The NYT had an interesting historical item over the weekend over the kind of power grab that might even give Dick Cheney pause.
A newly declassified document shows that J. Edgar Hoover, the longtime director of the Federal Bureau of Investigation, had a plan to suspend habeas corpus and imprison some 12,000 Americans he suspected of disloyalty.
Hoover sent his plan to the White House on July 7, 1950, 12 days after the Korean War began. It envisioned putting suspect Americans in military prisons.
Hoover wanted President Harry S. Truman to proclaim the mass arrests necessary to “protect the country against treason, espionage and sabotage.” The F.B.I would “apprehend all individuals potentially dangerous” to national security, Hoover’s proposal said. The arrests would be carried out under “a master warrant attached to a list of names” provided by the bureau.
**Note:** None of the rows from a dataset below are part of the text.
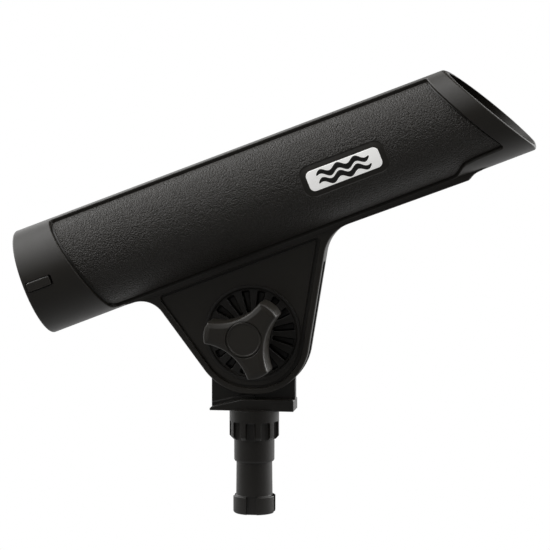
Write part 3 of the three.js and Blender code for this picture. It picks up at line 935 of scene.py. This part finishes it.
# ------------------------------------------------------- side panels and badges
def plain_border(panel):
    """Gives the sunk area round the badge the plain finish of the body."""
    panel.data.materials.append(M_BODY)
    untilt = np.array([[COS_TILT, 0, SIN_TILT], [0, 1, 0], [-SIN_TILT, 0, COS_TILT]])
    for face in panel.data.polygons:
        u, y, h = untilt @ (np.array(face.center) * PER_METRE - np.array([0, 0, PIVOT_Z]))
        if abs(u - BADGE_U) < 23.7 and abs(h - AXIS_H - BADGE_V) < 9.2:
            if math.hypot(y, h - AXIS_H) < float(r_out(u)) - PANEL_D - 0.03:
                face.material_index = 1


def build_panel(side, label):
    panel = prism("side_panel_" + label + "_skin", side_outline(-0.75, 8.7, 79.1, 5.2),
                  round_both(POCKET_D - 0.05, PANEL_D, 0.05, 0.55),
                  on_side(side), spacing=(1.6, 1.3))
    bezel = prism("bezel", rectangle(BADGE_U, BADGE_S, 46.4, 18.0, 5.2),
                  cutter_rings(PANEL_D, PANEL_D + 0.5, flare=0.4, fillet=0.3),
                  on_side(side), spacing=(1.6, 1.0))
    boolean(panel, bezel)
    finish_piece(panel, "holder", ["side_panel_" + label], M_PANEL,
                 set_normals=panel_normals)
    plain_border(panel)


def build_badge(side, label):
    """A pale plate with two dark waves, one above the other."""
    plate = prism("badge_" + label + "_plate", rectangle(BADGE_U, BADGE_S, 40.0, 11.6, 3.0),
                  round_both(PANEL_D + 0.6, PANEL_D - 0.1, 0.05, 0.35),
                  on_side(side), spacing=(1.6, 1.0))
    finish_piece(plate, "holder", ["badge_" + label], M_BADGE)
    length, periods, amplitude, half_width = 29.0, 3, 1.25, 1.6
    x = np.linspace(-14.5, 14.5, 90)
    swing = amplitude * np.sin(x / length * 2 * math.pi * periods)
    half = half_width * np.sqrt(np.clip(1 - (np.abs(x) / 14.7) ** 4, 0.02, 1))
    for i, offset in enumerate((2.25, -2.25)):
        middle = BADGE_S + (offset + swing)
        one_edge = np.stack([BADGE_U + x, middle + half], 1)
        other_edge = np.stack([BADGE_U + x, middle - half], 1)[::-1]
        wave = prism("badge_%s_wave_%d" % (label, i + 1), np.vstack([one_edge, other_edge]),
                     round_both(PANEL_D + 0.05, PANEL_D - 0.17, 0.03, 0.06, count=2),
                     on_side(side), spacing=(1.2, 0.8))
        finish_piece(wave, "holder", [], M_INK)


def build_cross_bar():
    section = rectangle((BAR_U0 + BAR_U1) / 2, BAR_H, BAR_U1 - BAR_U0, BAR_T, 0.5, 0.8)
    bar = prism("gimbal_bar_smooth", section,
                round_both(-R_REAR - 0.5, R_REAR + 0.5, 0.4, 0.4))
    finish_piece(bar, "holder", ["gimbal_bar"], M_BAR)


# ---------------------------------------------------- toothed discs and clamp bolt
# (radius, distance from the middle plane, rounding)
DISC_PROFILE = [
    (BORE_R, 3.6, 0), (23.55, 3.6, 0), (23.55, 6.08, 0), (25.25, 6.08, 0.2),
    (25.25, 7.0, 0.4), (23.9, 7.0, 0.4), (23.2, 5.85, 0.3), (11.0, 5.8, 0),
    (9.9, 6.02, 0.2), (4.8, 6.02, 0.2), (BORE_R, 5.8, 0),
]
# (outline offset, distance from the middle plane)
TOOTH_GAP_RINGS = [(0.0, 3.0), (0.0, 5.45), (0.12, 5.7), (0.35, 5.86), (0.5, 9.0)]


def build_disc(side, label):
    disc = lathe("ratchet_disc_" + label + "_toothed",
                 [(radius, side * y, rounding) for radius, y, rounding in DISC_PROFILE], 144)
    rings = [(offset, side * y) for offset, y in TOOTH_GAP_RINGS]
    for i in range(TOOTH_COUNT):
        corners = turned(wedge(10.8, 22.4, 5.5, 0.6, 0.7), tooth_angle(i))
        boolean(disc, prism("tooth_gap", rounded_poly(corners, 0.7), rings))
    finish_piece(disc, "holder", ["ratchet_disc_" + label], M_DISC_SHADED, sharp=30.0)


def build_bolt():
    """Hexagonal head with a chamfered crown, on a plain shank."""
    corner_r = 7.505
    corners = []
    for i in range(6):
        a = math.radians(60 * i + 30)
        corners.append((corner_r * math.cos(a), corner_r * math.sin(a), 0.35))
    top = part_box("clamp_bolt")[1].y * PER_METRE
    bolt = prism("clamp_bolt_hex", rounded_poly(corners, 0.8), [
        (-0.25, 7.9), (0.0, 8.1), (0.0, top - 0.5), (-0.25, top - 0.2), (-0.8, top)])
    dome = lathe("dome", [(0, 7.0, 0), (8.6, 7.0, 0), (8.6, top - 1.3, 0),
                          (6.3, top + 0.01, 0), (0, top + 0.01, 0)])
    boolean(bolt, dome, "INTERSECT")
    shank = lathe("shank", [(0, -27.0, 0), (4.0, -27.0, 0.7), (4.0, 8.5, 0), (0, 8.5, 0)], 64)
    boolean(bolt, shank, "UNION")
    finish_piece(bolt, "holder", ["clamp_bolt"], M_STEEL, sharp=28.0)


def build_washer(node, body):
    low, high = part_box(node)
    y0, y1 = low.y * PER_METRE, high.y * PER_METRE
    washer = lathe(node + "_turned",
                   [(BORE_R, y0, 0), (9.0, y0, 0.3), (9.0, y1, 0.3), (BORE_R, y1, 0)],
                   centre_z=PIVOT_Z)
    finish_piece(washer, body, [node], M_STEEL, post_frame, sharp=28.0)


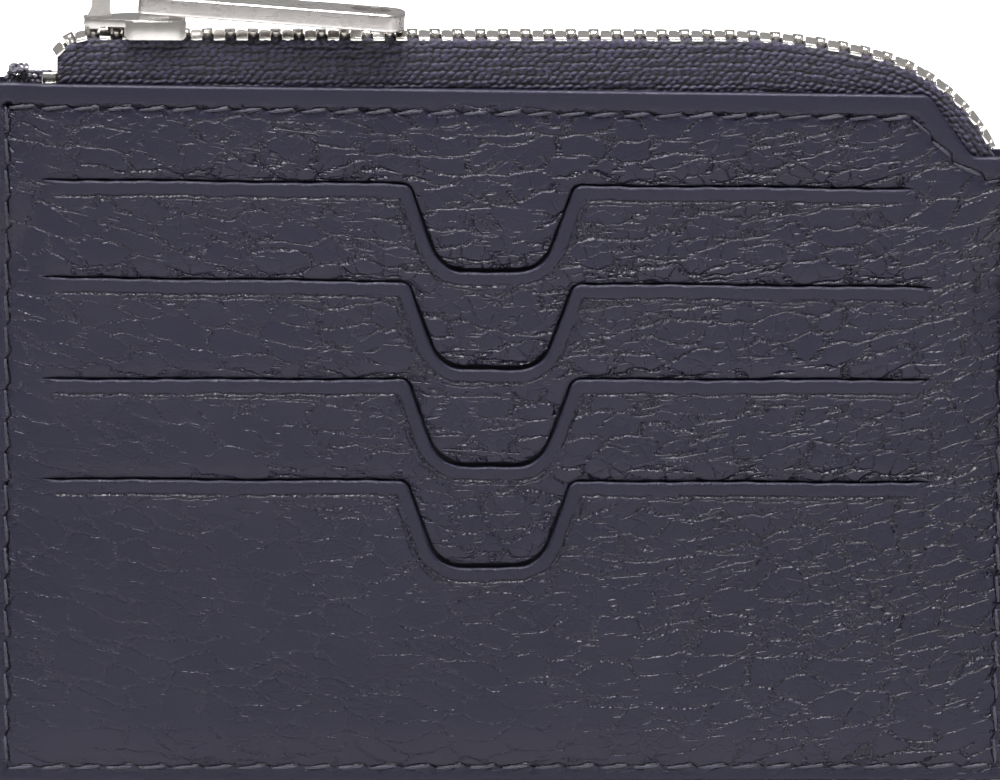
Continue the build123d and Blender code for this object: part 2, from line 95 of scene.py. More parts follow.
def rounded_path(points, radii, step=0.12):
    """Straight runs joined by arcs, as closely spaced points in (x, z)."""
    points = [np.array(p, float) for p in points]
    out = [points[0]]
    for before, corner, after, radius in zip(points, points[1:], points[2:], radii):
        a = (before - corner) / np.linalg.norm(before - corner)
        b = (after - corner) / np.linalg.norm(after - corner)
        half = math.acos(float(np.clip(a @ b, -1, 1))) / 2
        reach = radius / math.tan(half)
        start, end = corner + a * reach, corner + b * reach
        centre = corner + (a + b) / np.linalg.norm(a + b) * radius / math.sin(half)
        turn = math.pi - 2 * half
        count = max(3, int(turn * radius / step))
        from_centre, to_centre = start - centre, end - centre
        for n in range(count + 1):
            t = n / count
            mix = math.sin((1 - t) * turn) * from_centre + math.sin(t * turn) * to_centre
            out.append(centre + mix / math.sin(turn))
    out.append(points[-1])
    dense = [out[0]]
    for p, q in zip(out, out[1:]):
        count = max(1, int(np.linalg.norm(q - p) / step))
        dense += [p + (q - p) * (n + 1) / count for n in range(count)]
    return np.array(dense)


def nearest(path, points, with_index=False):
    """Distance from each point to a densely spaced path, and which of its points is nearest."""
    tree = KDTree(len(path))
    for n, (x, z) in enumerate(path):
        tree.insert((x, z, 0), n)
    tree.balance()
    found = [tree.find((x, z, 0)) for x, z in points]
    if with_index:
        return np.array([f[2] for f in found]), np.array([f[1] for f in found], dtype=int)
    return np.array([f[2] for f in found])


def add_object(name, data):
    """Puts a mesh, light or camera into the scene."""
    made = bpy.data.objects.new(name, data)
    bpy.context.scene.collection.objects.link(made)
    return made


def make_object(name, vertices, faces, material, smooth_angle=45):
    """A mesh object from points in millimetres."""
    mesh = bpy.data.meshes.new(name)
    mesh.from_pydata((np.asarray(vertices, float) * MM).tolist(), [], [list(f) for f in faces])
    mesh.update()
    mesh.polygons.foreach_set("use_smooth", [True] * len(mesh.polygons))
    mesh.set_sharp_from_angle(angle=math.radians(smooth_angle))
    mesh.materials.append(material)
    return add_object(name, mesh)


def store_values(piece, label, values):
    """Stores a number for each point of a piece, for its material to read."""
    attribute = piece.data.attributes.new(label, "FLOAT", "POINT")
    attribute.data.foreach_set("value", values)


def tube_faces(rings, ring):
    """Quads between rings of points stored one after another, and a face over each end."""
    faces = []
    for n in range(rings - 1):
        for k in range(ring):
            a, b = n * ring + k, n * ring + (k + 1) % ring
            faces.append((a, b, b + ring, a + ring))
    faces.append(tuple(range(ring))[::-1])
    faces.append(tuple(range((rings - 1) * ring, rings * ring)))
    return faces


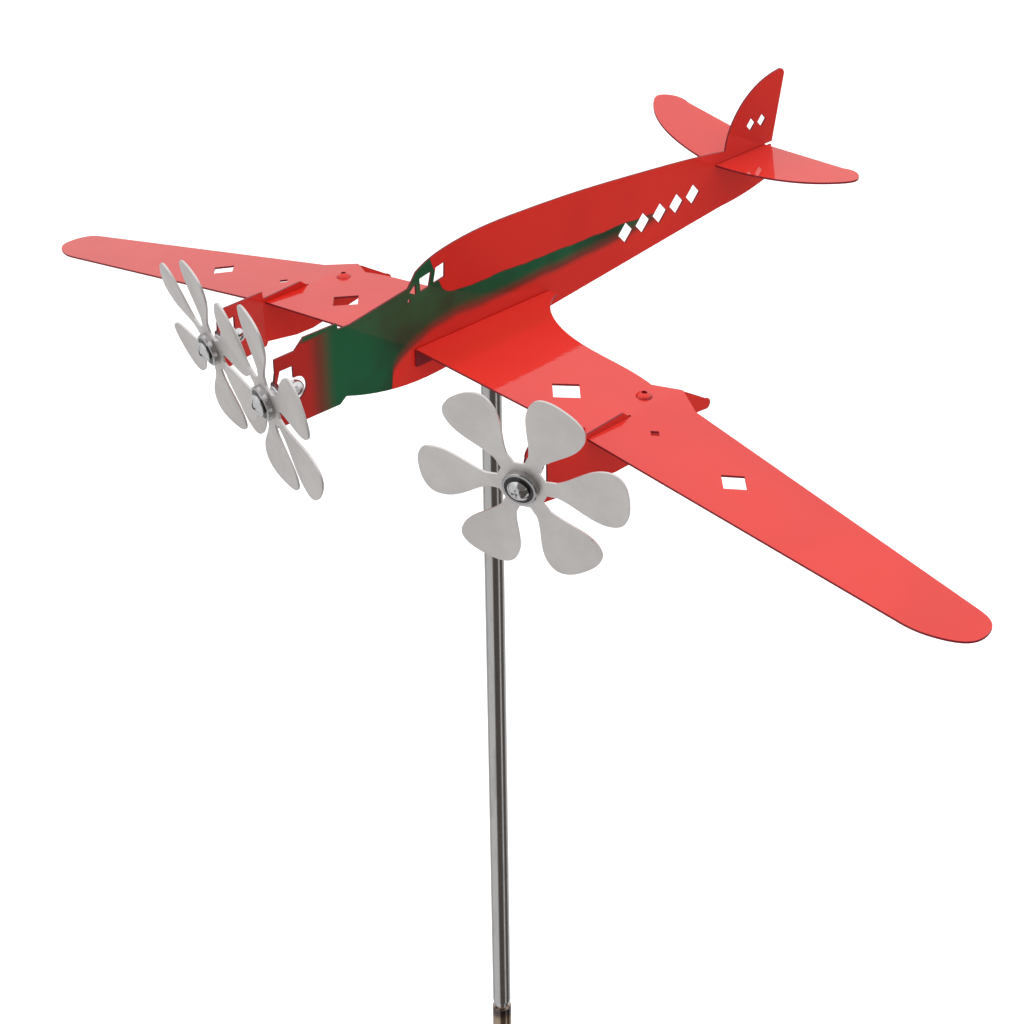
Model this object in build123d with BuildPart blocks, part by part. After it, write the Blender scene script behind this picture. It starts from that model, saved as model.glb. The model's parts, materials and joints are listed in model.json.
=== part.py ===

Apparently, the 12,000 Americans were part of a list Hoover had been compiling over the course of several years. In his correspondence to the president, he said, “The index now contains approximately twelve thousand individuals, of which approximately ninety-seven per cent are citizens of the United States.”
And how could Hoover detain 12,000 law-abiding Americans without charges? “In order to make effective these apprehensions, the proclamation suspends the Writ of Habeas Corpus,” it said.
Obviously, given the recent debate(s) over the suspension of habeas for “unlawful enemy combatants,” and Bush’s assertion that he can detain terrorist suspects indefinitely without charges, reading about Hoover’s extraordinary plan for “the permanent detention” of “disloyal” Americans maintains a certain contemporary salience.
Of course, some of our friends on the right perceive different lessons from this story.
At Power Line, the Hoover story in the NYT prompted this back-and-forth between John Hinderaker and Paul Mirengoff.
HINDERAKER: Hoover was too quick to judge people disloyal–it would be interesting to get a look at the list of 12,000–but some may feel nostalgic for a time when disloyalty was at least acknowledged to be a bad thing.
MIRENGOFF: Hoover did not favor the mass internment of Japanese-Americans that occurred after Japan attacked Pearl Harbor.
HINDERAKER: True. But if we had gone to war with the Soviet Union, I’ll bet he would have been champing at the bit to round up Communists and Communist sympathizers. Of course, there is a huge difference in principle between rounding up those who are believed to be disloyal and rounding up, or restricting the movements of, an entire ethnic group. And domestic Communists would have posed a far greater security risk than Japanese aliens and Japanese-Americans.
MIRENGOFF: Without a doubt. The World War II example shows that, at least in some cases, Hoover was less quick than certain liberals to judge people potentially disloyal.
First, the suggestion that “disloyalty” has become fashionable is just ugly, even by Power Line standards.
Second, as John Cole noted, “When your first instinct upon learning of [Hoover’s] plan is to try to figure out how the liberals are worse, you have issues.”